_Source material_.
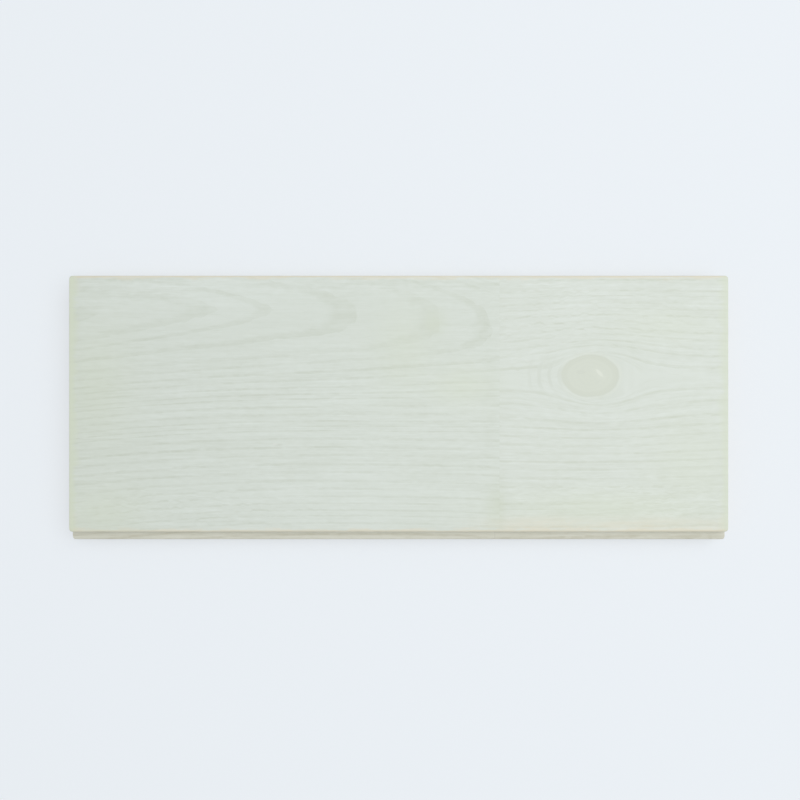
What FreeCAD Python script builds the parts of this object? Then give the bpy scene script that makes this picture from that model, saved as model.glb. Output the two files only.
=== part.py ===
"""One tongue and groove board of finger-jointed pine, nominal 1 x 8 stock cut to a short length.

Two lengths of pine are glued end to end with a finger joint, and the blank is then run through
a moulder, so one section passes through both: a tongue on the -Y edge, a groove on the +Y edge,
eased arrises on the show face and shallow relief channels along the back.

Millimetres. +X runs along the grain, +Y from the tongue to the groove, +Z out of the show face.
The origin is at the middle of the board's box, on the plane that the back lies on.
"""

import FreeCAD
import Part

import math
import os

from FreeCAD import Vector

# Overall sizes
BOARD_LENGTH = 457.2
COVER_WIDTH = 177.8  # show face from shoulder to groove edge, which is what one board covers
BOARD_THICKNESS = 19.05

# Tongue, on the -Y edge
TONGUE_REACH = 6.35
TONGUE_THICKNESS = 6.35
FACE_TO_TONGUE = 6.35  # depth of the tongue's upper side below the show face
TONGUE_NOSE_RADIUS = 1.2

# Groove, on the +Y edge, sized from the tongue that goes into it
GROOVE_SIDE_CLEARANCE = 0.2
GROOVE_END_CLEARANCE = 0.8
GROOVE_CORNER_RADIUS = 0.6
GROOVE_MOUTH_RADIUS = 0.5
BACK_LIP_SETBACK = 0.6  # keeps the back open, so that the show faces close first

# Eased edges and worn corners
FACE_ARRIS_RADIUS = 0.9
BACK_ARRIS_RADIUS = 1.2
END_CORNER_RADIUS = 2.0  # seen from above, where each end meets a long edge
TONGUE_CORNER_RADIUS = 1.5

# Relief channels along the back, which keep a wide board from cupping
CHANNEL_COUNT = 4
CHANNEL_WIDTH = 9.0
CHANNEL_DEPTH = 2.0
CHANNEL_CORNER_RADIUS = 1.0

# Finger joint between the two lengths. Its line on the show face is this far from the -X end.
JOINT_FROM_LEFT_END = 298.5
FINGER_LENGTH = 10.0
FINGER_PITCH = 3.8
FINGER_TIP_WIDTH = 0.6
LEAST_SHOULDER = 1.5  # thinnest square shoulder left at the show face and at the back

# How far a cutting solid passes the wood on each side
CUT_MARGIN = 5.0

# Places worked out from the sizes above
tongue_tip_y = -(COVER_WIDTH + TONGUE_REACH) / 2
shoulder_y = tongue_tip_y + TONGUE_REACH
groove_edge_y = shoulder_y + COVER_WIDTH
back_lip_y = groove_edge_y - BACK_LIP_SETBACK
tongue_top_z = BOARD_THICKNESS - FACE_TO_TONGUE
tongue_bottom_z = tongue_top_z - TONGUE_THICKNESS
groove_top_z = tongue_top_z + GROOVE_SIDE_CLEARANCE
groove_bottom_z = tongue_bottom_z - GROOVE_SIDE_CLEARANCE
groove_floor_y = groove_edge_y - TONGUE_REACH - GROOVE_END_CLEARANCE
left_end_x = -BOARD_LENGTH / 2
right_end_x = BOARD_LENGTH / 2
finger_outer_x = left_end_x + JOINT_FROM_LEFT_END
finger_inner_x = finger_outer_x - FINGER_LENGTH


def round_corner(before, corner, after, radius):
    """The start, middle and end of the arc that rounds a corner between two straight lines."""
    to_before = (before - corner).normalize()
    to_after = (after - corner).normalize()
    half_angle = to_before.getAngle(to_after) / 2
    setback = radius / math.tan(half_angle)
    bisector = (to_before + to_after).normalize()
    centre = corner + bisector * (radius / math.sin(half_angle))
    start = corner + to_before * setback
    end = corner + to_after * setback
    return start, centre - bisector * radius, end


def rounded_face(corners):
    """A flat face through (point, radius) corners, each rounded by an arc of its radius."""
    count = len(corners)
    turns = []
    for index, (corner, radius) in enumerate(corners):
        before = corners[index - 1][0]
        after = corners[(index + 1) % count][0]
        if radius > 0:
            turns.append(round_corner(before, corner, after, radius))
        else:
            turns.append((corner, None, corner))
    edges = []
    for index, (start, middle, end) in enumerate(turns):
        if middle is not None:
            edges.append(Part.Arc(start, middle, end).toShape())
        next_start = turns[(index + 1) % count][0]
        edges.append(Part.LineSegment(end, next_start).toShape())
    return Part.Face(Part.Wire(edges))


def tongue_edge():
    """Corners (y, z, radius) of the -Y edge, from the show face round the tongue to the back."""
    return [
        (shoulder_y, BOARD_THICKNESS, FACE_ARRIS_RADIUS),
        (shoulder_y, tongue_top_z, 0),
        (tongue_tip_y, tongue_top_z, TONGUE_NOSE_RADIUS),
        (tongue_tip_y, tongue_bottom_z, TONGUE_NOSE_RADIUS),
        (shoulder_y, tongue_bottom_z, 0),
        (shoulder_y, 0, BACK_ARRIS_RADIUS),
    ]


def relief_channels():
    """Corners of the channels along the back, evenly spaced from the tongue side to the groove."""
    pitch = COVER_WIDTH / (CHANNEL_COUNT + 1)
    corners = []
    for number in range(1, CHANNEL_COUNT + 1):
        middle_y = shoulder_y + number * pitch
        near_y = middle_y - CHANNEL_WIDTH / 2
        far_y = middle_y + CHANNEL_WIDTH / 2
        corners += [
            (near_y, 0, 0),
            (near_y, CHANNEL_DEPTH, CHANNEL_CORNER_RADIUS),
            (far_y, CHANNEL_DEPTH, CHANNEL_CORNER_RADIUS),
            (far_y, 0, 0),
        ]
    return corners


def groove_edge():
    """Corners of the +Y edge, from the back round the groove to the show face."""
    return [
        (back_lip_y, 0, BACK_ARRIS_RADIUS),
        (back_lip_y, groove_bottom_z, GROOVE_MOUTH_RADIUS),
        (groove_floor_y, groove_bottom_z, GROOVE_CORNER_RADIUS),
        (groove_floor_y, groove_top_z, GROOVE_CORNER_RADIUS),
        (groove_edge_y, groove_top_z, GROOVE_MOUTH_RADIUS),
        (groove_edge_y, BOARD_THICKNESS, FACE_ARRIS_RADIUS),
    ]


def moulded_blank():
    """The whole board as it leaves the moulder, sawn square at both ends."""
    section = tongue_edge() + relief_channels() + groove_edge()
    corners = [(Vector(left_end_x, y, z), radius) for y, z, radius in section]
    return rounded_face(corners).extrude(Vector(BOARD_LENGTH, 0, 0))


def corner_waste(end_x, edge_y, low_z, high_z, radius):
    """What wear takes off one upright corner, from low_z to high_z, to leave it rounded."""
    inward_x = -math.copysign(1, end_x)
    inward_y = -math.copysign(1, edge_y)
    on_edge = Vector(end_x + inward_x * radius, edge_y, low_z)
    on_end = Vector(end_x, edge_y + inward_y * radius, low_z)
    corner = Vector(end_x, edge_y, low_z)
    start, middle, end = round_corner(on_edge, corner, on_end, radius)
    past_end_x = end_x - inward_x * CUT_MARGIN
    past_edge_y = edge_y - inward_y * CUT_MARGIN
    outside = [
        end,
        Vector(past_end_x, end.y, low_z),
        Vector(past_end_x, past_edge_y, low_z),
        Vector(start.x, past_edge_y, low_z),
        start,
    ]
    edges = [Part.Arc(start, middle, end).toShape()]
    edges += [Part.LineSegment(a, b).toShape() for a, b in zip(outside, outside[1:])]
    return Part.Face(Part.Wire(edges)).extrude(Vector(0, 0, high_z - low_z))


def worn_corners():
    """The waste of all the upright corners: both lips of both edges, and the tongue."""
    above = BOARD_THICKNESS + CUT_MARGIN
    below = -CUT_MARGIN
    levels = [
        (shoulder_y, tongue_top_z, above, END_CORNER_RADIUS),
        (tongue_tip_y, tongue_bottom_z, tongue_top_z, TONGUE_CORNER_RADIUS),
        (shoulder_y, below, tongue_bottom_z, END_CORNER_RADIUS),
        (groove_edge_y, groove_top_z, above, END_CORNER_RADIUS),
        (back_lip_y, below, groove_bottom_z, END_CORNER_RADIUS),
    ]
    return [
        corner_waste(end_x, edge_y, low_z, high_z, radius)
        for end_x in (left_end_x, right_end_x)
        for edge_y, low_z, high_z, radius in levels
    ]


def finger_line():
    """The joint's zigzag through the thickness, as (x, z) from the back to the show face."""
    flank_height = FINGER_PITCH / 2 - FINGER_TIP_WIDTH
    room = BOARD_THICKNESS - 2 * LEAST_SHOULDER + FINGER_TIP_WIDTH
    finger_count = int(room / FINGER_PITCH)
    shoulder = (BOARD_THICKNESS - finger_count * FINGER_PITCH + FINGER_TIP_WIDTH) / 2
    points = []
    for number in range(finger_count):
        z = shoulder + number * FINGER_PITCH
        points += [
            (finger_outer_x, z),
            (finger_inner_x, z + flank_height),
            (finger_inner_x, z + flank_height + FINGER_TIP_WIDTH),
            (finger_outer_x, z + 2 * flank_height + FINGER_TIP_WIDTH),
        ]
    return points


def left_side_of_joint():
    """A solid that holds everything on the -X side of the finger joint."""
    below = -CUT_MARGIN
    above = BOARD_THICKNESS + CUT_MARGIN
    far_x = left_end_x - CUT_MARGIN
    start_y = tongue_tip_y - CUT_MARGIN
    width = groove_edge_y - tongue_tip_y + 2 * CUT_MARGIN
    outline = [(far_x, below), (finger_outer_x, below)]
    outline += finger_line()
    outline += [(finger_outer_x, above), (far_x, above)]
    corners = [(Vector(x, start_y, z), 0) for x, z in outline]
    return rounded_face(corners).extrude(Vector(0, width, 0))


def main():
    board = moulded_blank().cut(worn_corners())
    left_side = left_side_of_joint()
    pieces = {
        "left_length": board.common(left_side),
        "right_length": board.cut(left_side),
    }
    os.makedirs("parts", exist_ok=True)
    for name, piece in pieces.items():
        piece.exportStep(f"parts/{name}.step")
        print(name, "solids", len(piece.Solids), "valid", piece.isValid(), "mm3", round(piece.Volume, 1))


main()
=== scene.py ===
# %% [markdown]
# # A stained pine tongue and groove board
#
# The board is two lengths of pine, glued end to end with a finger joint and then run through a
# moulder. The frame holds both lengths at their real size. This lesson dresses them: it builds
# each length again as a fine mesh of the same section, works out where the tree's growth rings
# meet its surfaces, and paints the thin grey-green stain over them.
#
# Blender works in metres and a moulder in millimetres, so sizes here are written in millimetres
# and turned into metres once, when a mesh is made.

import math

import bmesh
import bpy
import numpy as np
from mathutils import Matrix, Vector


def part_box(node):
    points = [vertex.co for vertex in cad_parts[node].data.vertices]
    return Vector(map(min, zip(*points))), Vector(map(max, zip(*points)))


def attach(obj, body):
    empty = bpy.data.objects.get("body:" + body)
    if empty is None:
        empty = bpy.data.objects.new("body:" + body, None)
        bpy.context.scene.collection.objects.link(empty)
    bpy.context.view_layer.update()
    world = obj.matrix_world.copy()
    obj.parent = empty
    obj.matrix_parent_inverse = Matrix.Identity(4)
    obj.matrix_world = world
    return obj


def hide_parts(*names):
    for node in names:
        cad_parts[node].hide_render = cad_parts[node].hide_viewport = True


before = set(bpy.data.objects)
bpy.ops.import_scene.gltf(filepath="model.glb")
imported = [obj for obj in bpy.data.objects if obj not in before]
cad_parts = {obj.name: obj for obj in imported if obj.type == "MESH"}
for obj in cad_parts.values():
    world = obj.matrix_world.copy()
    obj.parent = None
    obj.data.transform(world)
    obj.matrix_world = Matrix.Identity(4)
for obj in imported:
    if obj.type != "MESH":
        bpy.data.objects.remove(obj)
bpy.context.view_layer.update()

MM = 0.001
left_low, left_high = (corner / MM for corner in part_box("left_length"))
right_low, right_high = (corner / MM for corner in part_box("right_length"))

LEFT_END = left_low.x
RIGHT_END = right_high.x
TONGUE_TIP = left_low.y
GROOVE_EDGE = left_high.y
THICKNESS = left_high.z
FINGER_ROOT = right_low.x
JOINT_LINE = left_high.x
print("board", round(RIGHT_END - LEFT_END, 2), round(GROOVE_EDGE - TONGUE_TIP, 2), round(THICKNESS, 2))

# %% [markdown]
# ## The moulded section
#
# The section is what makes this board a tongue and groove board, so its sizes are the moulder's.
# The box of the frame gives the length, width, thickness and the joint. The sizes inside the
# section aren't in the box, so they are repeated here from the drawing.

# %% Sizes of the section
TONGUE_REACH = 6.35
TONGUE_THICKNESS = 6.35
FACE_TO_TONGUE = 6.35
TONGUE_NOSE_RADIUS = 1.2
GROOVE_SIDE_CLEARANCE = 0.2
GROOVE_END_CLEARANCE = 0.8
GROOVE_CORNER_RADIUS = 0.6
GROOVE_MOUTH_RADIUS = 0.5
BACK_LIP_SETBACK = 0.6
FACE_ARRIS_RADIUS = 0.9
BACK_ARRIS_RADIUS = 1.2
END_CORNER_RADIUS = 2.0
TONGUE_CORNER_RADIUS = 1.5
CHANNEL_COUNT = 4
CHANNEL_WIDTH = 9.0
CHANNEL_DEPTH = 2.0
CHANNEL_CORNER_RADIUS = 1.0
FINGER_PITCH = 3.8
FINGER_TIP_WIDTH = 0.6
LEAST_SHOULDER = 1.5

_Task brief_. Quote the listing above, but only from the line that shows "outline += [(finger_outer_x, above), (far_x, above)]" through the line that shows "if empty is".

_Result of this task_.
    outline += [(finger_outer_x, above), (far_x, above)]
    corners = [(Vector(x, start_y, z), 0) for x, z in outline]
    return rounded_face(corners).extrude(Vector(0, width, 0))


def main():
    board = moulded_blank().cut(worn_corners())
    left_side = left_side_of_joint()
    pieces = {
        "left_length": board.common(left_side),
        "right_length": board.cut(left_side),
    }
    os.makedirs("parts", exist_ok=True)
    for name, piece in pieces.items():
        piece.exportStep(f"parts/{name}.step")
        print(name, "solids", len(piece.Solids), "valid", piece.isValid(), "mm3", round(piece.Volume, 1))


main()
=== scene.py ===
# %% [markdown]
# # A stained pine tongue and groove board
#
# The board is two lengths of pine, glued end to end with a finger joint and then run through a
# moulder. The frame holds both lengths at their real size. This lesson dresses them: it builds
# each length again as a fine mesh of the same section, works out where the tree's growth rings
# meet its surfaces, and paints the thin grey-green stain over them.
#
# Blender works in metres and a moulder in millimetres, so sizes here are written in millimetres
# and turned into metres once, when a mesh is made.

import math

import bmesh
import bpy
import numpy as np
from mathutils import Matrix, Vector


def part_box(node):
    points = [vertex.co for vertex in cad_parts[node].data.vertices]
    return Vector(map(min, zip(*points))), Vector(map(max, zip(*points)))


def attach(obj, body):
    empty = bpy.data.objects.get("body:" + body)
    if empty is None:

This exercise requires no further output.